A Most Just Verdict
There’s been a lot said this week about the Andrea Yates verdict. I debated jumping into the fray because that sort of political commentary really isn’t what this blog is all about. But what it is about is being a mother, and the trials and triumphs that that entails. So I decided to heck with it. My thoughts on the verdict are relevant because this is an issue that I think is relevant to all mothers.
I am thrilled with that verdict. I thought the initial sentence was a travesty, and that this is the most just outcome possible under the circumstances.
Yes, she did it; she chased down and methodically drowned her five children. She has never claimed otherwise. But she didn’t do it for love or money or vengance. She did it because she was sufferring from a severe, untreated psychosis. Not merely intense depression, which can be crippling enough to a mother. Psychosis. Horrific though it is, I can totally believe her chasing them down and then laying them out one by one. Because she was psychotic . It was an awful thing, but really, I feel it was at least as much a tragedy for her as for everyone else. Because she was denied the help she needed, because she was dismissed and belittled and made to feel like she didn’t matter, like her very real, obviously dangerous illness was simply a ridiculous display of self-indulgence, she will now have to live with the knowledge of what she did for the rest of her life.
Personally, I think her husband shuld be charged with something. He played a huge role in creating the situation that lead to this. I find the fact that he’s allowed to simply move on and begin creating a new family deeply offensive.

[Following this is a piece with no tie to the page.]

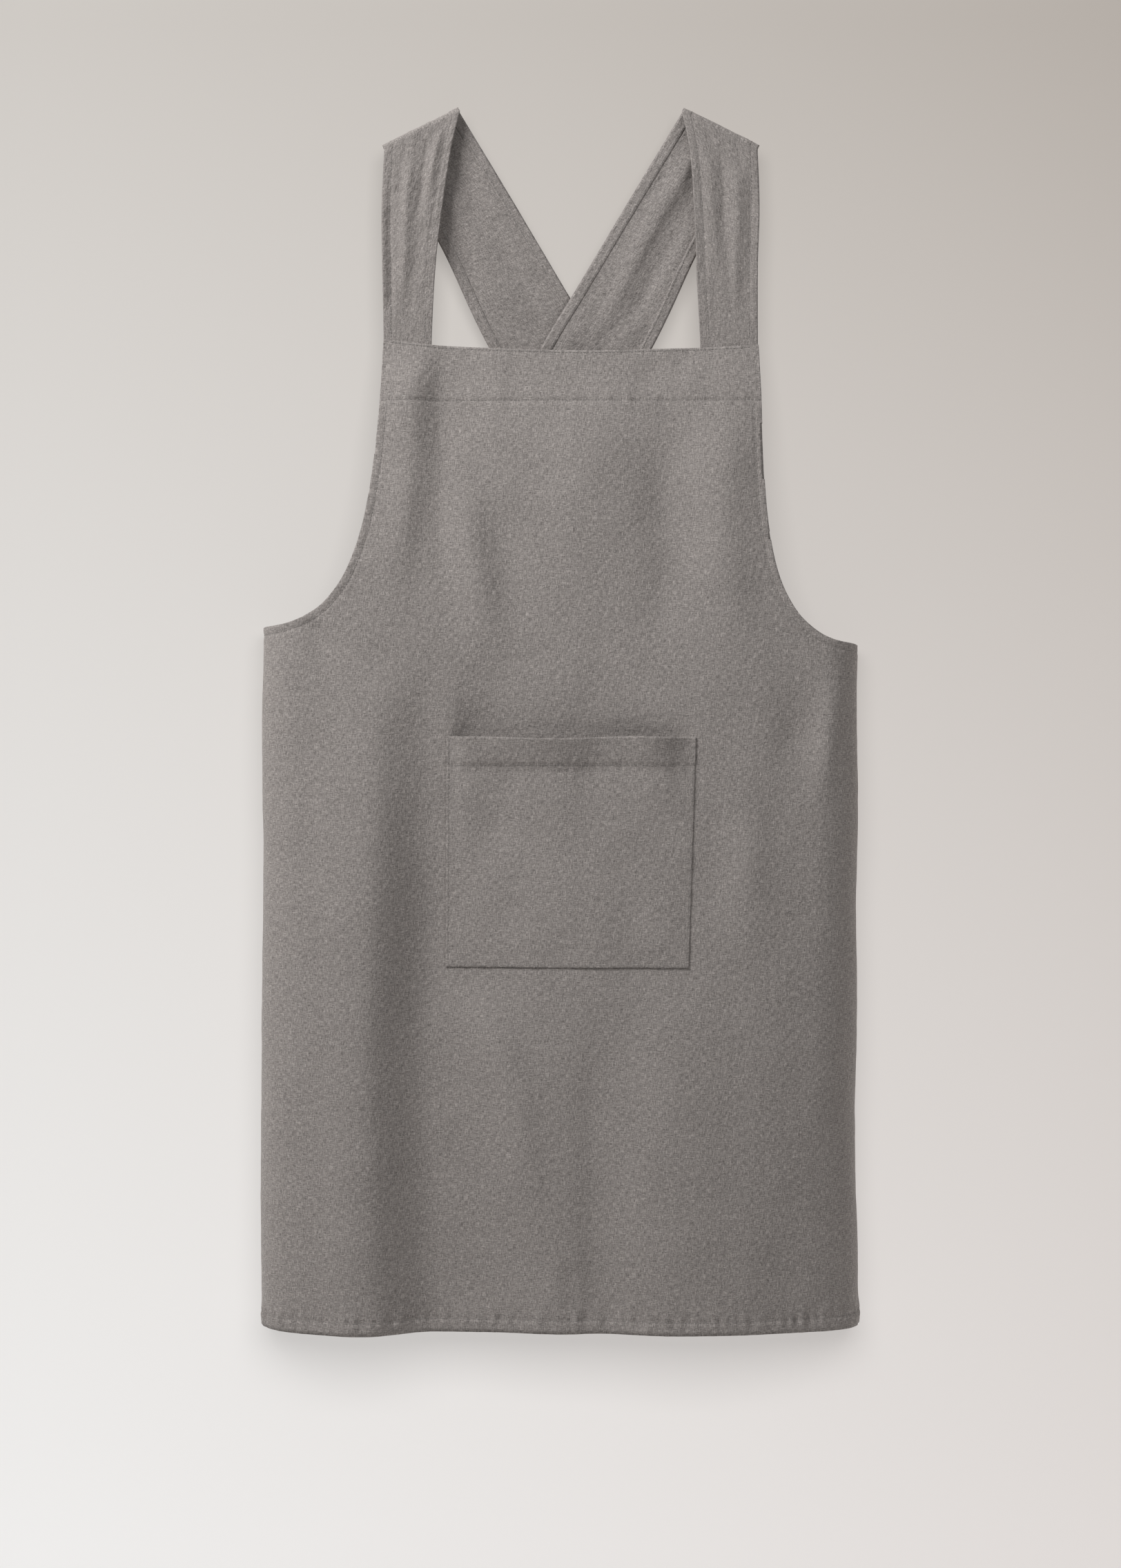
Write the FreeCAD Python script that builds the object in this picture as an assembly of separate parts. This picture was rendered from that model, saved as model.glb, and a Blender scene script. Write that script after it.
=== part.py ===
"""Cross-back linen apron hanging on two wall hooks.

Millimetres, +Z up. The wall is the plane y = 0 and the apron hangs in front of it, at y < 0.
The origin is midway between the two hook plates, on the wall. Left and right are as seen from
the front. Layers of cloth lie one behind the other with a small gap between plies.
"""
import FreeCAD, Part
import math
import os

V = FreeCAD.Vector

# ---- cloth -----------------------------------------------------------------------------------
cloth = 0.8                   # thickness of one ply of linen
ply_gap = 0.3                 # room between two plies, or between cloth and hook
thread = 0.3                  # thickness of a row of stitches
stitch_width = 0.6            # width of a row of stitches
layer = cloth + ply_gap       # depth from one ply to the next

# ---- wall hooks ------------------------------------------------------------------------------
plate_size = (18.0, 3.0, 44.0)     # width, thickness, height
plate_corner = 4.0                 # corner radius
plate_spacing = 306.0              # distance between the two plates
screw_radius = 2.25
screw_spacing = 30.0               # between the two holes of a plate
rod_radius = 2.5
rod_reach = 26.0                   # from the wall to the middle of the rod
rod_bend = 8.0                     # bend from reaching out to going up
rod_turn = 10.0                    # bend from going up to lying under the fold
rod_end_gap = 3.0                  # the rod stops this short of the strap's inner edge

# ---- straps: x is the distance from the middle, z the height ---------------------------------
ridge_outer = (171.0, 82.0)        # top of the fold at the strap's outer edge
ridge_inner = (102.5, 116.0)       # top of the fold at its inner edge
front_inner_edge = [(109.5, 71.0), (118.0, 0.0)]
front_outer_edge = [(170.8, 25.0)]
strap_at_bib = (121.0, 169.5)      # inner and outer edge where the strap meets the bib
strap_tuck = 18.0                  # length of strap end sewn behind the bib
back_upper_edge = (0.0, -55.4)     # the back leg's upper edge passes through this point
back_lower_edge = (-118.5, -8.0)   # and its lower edge turns slightly here
back_at_bib = (24.0, -77.0)        # upper and lower edge at the height of the bib's corner
back_lean = {"left": 0.035, "right": 0.006}    # how fast each back leg leans to the wall
lower_spread = (0.57, 0.55)        # sideways run of the two edges for each unit of drop
lower_setback = {"left": 10.5, "right": 5.0}   # lower straps at bib height: how far behind the rods
strap_hem = 10.0
strap_overlap = 25.0               # length sewn to the top of the back panel

# ---- front panel -----------------------------------------------------------------------------
bib_corner = -95.0                 # height of the bib's left corner, and of the swing axis
bib_corner_right = -100.0
bib_sag = -105.0                   # height of the top edge at the middle
side_left = -279.5                 # side folds
side_right = 258.5
waist_left = -355.0                # heights where the armholes reach the side folds
waist_right = -371.0
bottom = -983.5
front_depth = {"waist": -62.0, "bottom": -88.0}    # y of the outer face; the bib's follows the straps
side_depth = -26.0                 # y where the rounded front corner ends
back_fold = 10.0                   # radius of the fold to the back
left_armhole = [(-171.4, -138.0), (-180.0, -226.5), (-199.7, -301.7), (-227.4, -338.3), (-250.0, -350.2)]
right_armhole = [(171.1, -138.0), (172.7, -226.5), (183.7, -301.7), (209.5, -351.0), (240.0, -367.9)]
facing_depth = 58.0                # height of the turned band at the top of the bib
armhole_hem = (8.5, 7.0)           # sideways and downward width of the armhole hems
bottom_hem = 13.5
edge_stitch = 2.0                  # distance of edge stitching from an edge
swing_gap = 0.5                    # room between the strap ends and the facing round them

# ---- back panels -----------------------------------------------------------------------------
back_depth = -8.0                  # y of their outer face, towards the wall
seam_inset = 35.0                  # the side seams lie this far behind the side folds
seam_width = 10.0
back_edge = 70.0                   # distance of their free edges from the middle
back_hem = 10.0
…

He refused to allow her to take medication for her PPP. He refused to take measures to limit their procreation, insisting that she bear as many children as she possibly could in spite of the fact that her doctors made it clear that she was not psychologically capable of positively dealing with the hormonal stresses of pregnancy and childbirth. When she recognized that she was teetering on the brink and checked herself into a psychiatric ward, he promptly dismissed her concerns and her illness and checked her back out. He insisted that she homeschool the boys, effectively trapping her inside her worst nightmare all day. He isolated her, moving her to a remote trailer and controll ing access and support to her. Andrea Yates’ faulty brain chemistry created this nightmare, but her husband’s presumably lucid mind gave it life. She might not have been in the right mind to know what she was doing, but he sure as hell was. And yet she is the only one on trial.
I remember this case vividly because Regan is the same age as Mary, the Yates’ youngest child. I remember the horror at the the thought of what had happened to those poor children, and I remember the demonization of Andrea that followed. The media spin and much of the righteous talk on the playground was about what a monster the woman clearly was, to have committed such a heinous act. I think some of the cry for blood was because Andrea Yates is everyone’s worst nightmare–she forced people to confront the dirty little secret that motherhood is not all sunshine and rainbows.
Sometimes you hate your kids. You love them desperately, but sometimes you want to climb the walls because they are eating your brain. Sometimes you maybe even, in the darkest reaches of your soul, want to drown them in the bathtub. But we don’t do it, because we know those feelings are fleeting. Because we are not crippled by the chemicals running through our brains.
But if we’re honest, I think we do understand the impulse, and I think that frightens people. They need to make Andrea an abberration in order to continue on with the fantasy that everything is fine and mothers are infinitely patient women who adore all children with their every breath.
Motherhood is hard. Exhausting and soul draining even on the good days. Personally, I look at Andrea Yates with compassion and pity, understanding that there but for the grace of brain chemistry and hormonal balance go I.
Comment by Annalise
I know you wrote this a while back; but you were so right-on in everything you said! EXACTLY how I’ve always thought about the case. I think that Husband of her’s is a total jack-ass. Off skipping happily w/a new family; what a turd. That poor woman and those poor children, basically in my opinion all victims of his macho, seed-spreading, controlling bravado.